What is expected - Return verbatim the inclusive range of lines running from the line that contains "rear_climb = ((6, 0.02, 43), (6.5, 0.11, 24))" to the line that contains "record = json.load(file)". Omit every other line.
● ● ●
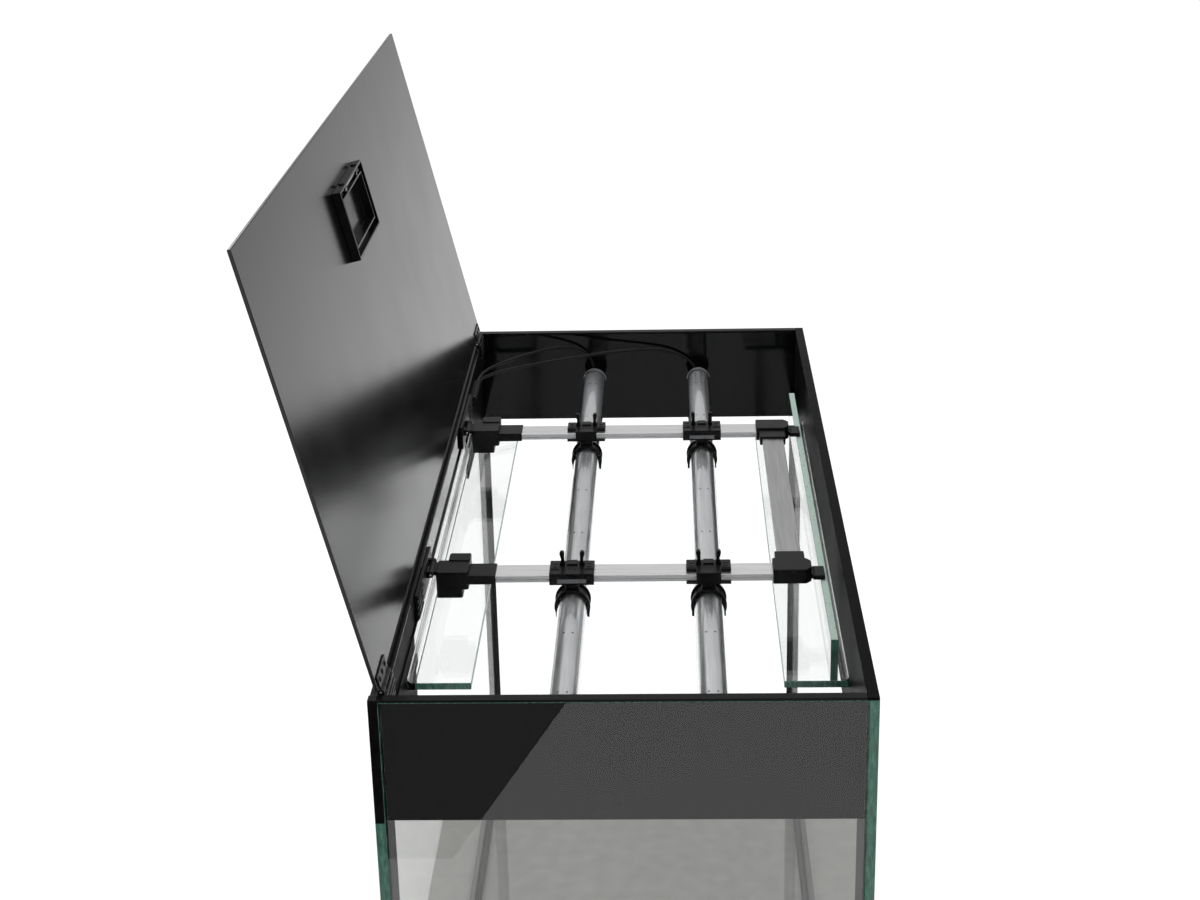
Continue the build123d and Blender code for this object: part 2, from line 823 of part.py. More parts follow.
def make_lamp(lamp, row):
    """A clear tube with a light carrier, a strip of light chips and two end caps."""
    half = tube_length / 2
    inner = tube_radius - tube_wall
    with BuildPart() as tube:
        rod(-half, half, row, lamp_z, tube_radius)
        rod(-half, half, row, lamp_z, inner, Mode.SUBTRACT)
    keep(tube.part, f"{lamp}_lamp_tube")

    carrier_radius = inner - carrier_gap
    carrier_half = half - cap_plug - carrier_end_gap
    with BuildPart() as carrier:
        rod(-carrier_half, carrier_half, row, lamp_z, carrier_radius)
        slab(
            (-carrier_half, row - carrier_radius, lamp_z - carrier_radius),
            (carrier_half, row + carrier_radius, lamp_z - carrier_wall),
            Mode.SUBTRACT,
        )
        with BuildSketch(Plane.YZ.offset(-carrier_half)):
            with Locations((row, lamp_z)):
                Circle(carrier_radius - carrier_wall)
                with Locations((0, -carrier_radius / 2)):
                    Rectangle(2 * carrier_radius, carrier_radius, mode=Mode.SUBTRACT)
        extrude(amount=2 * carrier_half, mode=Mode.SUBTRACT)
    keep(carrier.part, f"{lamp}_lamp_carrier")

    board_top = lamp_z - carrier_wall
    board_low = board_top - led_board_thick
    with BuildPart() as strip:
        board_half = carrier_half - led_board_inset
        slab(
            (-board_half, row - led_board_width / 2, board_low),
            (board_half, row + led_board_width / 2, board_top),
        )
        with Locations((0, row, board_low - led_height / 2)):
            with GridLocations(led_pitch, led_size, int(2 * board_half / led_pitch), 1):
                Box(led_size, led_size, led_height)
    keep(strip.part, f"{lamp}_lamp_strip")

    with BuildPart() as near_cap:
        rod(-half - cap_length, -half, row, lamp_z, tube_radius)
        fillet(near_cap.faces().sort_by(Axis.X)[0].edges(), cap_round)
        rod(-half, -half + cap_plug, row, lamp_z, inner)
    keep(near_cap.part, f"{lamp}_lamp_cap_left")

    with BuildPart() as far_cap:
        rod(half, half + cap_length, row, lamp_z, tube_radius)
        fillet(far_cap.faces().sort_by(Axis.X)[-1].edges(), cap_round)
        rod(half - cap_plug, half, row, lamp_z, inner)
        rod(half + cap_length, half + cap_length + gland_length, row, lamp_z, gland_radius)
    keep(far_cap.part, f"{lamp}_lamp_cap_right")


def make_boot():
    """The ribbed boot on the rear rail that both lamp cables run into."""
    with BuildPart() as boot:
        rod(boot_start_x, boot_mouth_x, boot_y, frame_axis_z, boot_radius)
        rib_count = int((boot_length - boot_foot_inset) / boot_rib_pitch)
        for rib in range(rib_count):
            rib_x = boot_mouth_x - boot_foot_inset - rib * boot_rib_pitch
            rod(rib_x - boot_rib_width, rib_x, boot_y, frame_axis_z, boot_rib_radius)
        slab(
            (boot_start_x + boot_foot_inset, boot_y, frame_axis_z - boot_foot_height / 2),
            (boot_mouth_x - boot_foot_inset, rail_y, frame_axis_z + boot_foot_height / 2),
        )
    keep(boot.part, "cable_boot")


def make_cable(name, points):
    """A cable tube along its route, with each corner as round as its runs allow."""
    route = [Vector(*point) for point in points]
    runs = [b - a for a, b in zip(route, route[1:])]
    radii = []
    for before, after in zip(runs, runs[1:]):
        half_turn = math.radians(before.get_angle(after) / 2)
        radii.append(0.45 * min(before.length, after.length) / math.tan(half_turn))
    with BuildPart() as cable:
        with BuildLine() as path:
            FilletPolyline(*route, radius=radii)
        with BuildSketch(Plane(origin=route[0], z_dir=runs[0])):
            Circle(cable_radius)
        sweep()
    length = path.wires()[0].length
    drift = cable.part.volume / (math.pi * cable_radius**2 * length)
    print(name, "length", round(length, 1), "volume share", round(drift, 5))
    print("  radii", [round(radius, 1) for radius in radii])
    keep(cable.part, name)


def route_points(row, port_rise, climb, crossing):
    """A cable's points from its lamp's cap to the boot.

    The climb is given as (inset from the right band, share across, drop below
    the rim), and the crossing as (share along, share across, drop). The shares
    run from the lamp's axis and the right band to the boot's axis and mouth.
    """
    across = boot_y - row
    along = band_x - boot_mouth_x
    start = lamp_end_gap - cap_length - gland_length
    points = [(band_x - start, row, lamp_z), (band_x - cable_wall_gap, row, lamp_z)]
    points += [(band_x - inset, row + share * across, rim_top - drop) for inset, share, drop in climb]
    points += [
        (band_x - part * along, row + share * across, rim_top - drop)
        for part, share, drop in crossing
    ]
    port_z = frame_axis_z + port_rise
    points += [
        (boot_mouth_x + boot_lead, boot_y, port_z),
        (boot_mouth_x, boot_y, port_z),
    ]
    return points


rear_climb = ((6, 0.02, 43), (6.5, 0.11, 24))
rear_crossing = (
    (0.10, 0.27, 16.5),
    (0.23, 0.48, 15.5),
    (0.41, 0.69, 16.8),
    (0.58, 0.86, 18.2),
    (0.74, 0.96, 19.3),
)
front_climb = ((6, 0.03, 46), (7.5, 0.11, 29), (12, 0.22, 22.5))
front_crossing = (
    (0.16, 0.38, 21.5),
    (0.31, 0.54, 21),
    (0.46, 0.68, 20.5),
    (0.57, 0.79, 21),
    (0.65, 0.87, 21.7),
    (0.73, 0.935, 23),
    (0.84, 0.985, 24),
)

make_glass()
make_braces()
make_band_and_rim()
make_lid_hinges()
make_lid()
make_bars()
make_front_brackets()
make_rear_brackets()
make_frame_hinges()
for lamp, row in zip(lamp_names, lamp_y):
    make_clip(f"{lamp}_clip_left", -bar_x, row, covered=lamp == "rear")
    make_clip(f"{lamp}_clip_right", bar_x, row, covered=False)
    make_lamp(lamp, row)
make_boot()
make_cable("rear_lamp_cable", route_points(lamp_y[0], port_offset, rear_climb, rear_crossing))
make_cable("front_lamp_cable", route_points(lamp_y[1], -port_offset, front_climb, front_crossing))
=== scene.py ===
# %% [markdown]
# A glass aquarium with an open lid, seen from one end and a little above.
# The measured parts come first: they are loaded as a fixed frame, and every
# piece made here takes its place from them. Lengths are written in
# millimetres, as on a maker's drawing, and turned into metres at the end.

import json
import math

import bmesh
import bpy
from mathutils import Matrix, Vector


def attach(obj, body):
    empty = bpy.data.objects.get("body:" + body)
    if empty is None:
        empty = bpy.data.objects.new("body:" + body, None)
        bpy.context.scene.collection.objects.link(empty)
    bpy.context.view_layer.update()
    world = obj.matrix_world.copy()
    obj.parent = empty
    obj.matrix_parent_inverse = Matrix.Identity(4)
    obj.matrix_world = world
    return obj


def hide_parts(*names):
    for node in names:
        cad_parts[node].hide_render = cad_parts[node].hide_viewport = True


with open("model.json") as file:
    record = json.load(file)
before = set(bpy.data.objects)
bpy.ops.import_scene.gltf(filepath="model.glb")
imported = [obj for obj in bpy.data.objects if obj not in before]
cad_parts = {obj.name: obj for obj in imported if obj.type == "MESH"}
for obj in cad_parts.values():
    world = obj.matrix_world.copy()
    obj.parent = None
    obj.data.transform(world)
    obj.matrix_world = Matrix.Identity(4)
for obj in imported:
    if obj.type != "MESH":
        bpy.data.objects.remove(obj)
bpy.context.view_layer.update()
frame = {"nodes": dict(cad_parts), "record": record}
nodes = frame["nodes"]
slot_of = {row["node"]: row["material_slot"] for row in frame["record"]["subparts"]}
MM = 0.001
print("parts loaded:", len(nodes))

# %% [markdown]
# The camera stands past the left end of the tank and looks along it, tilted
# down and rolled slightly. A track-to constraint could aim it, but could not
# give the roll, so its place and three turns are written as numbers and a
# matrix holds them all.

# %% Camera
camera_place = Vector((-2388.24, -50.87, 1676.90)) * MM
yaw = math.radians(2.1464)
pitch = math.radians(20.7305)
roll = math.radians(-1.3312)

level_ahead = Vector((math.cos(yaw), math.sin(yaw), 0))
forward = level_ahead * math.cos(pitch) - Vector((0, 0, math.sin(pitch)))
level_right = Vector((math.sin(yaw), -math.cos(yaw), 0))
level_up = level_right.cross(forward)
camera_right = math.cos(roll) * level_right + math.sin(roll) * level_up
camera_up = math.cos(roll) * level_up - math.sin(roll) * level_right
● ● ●
Task response -
rear_climb = ((6, 0.02, 43), (6.5, 0.11, 24))
rear_crossing = (
    (0.10, 0.27, 16.5),
    (0.23, 0.48, 15.5),
    (0.41, 0.69, 16.8),
    (0.58, 0.86, 18.2),
    (0.74, 0.96, 19.3),
)
front_climb = ((6, 0.03, 46), (7.5, 0.11, 29), (12, 0.22, 22.5))
front_crossing = (
    (0.16, 0.38, 21.5),
    (0.31, 0.54, 21),
    (0.46, 0.68, 20.5),
    (0.57, 0.79, 21),
    (0.65, 0.87, 21.7),
    (0.73, 0.935, 23),
    (0.84, 0.985, 24),
)

make_glass()
make_braces()
make_band_and_rim()
make_lid_hinges()
make_lid()
make_bars()
make_front_brackets()
make_rear_brackets()
make_frame_hinges()
for lamp, row in zip(lamp_names, lamp_y):
    make_clip(f"{lamp}_clip_left", -bar_x, row, covered=lamp == "rear")
    make_clip(f"{lamp}_clip_right", bar_x, row, covered=False)
    make_lamp(lamp, row)
make_boot()
make_cable("rear_lamp_cable", route_points(lamp_y[0], port_offset, rear_climb, rear_crossing))
make_cable("front_lamp_cable", route_points(lamp_y[1], -port_offset, front_climb, front_crossing))
=== scene.py ===
# %% [markdown]
# A glass aquarium with an open lid, seen from one end and a little above.
# The measured parts come first: they are loaded as a fixed frame, and every
# piece made here takes its place from them. Lengths are written in
# millimetres, as on a maker's drawing, and turned into metres at the end.

import json
import math

import bmesh
import bpy
from mathutils import Matrix, Vector


def attach(obj, body):
    empty = bpy.data.objects.get("body:" + body)
    if empty is None:
        empty = bpy.data.objects.new("body:" + body, None)
        bpy.context.scene.collection.objects.link(empty)
    bpy.context.view_layer.update()
    world = obj.matrix_world.copy()
    obj.parent = empty
    obj.matrix_parent_inverse = Matrix.Identity(4)
    obj.matrix_world = world
    return obj


def hide_parts(*names):
    for node in names:
        cad_parts[node].hide_render = cad_parts[node].hide_viewport = True


with open("model.json") as file:
    record = json.load(file)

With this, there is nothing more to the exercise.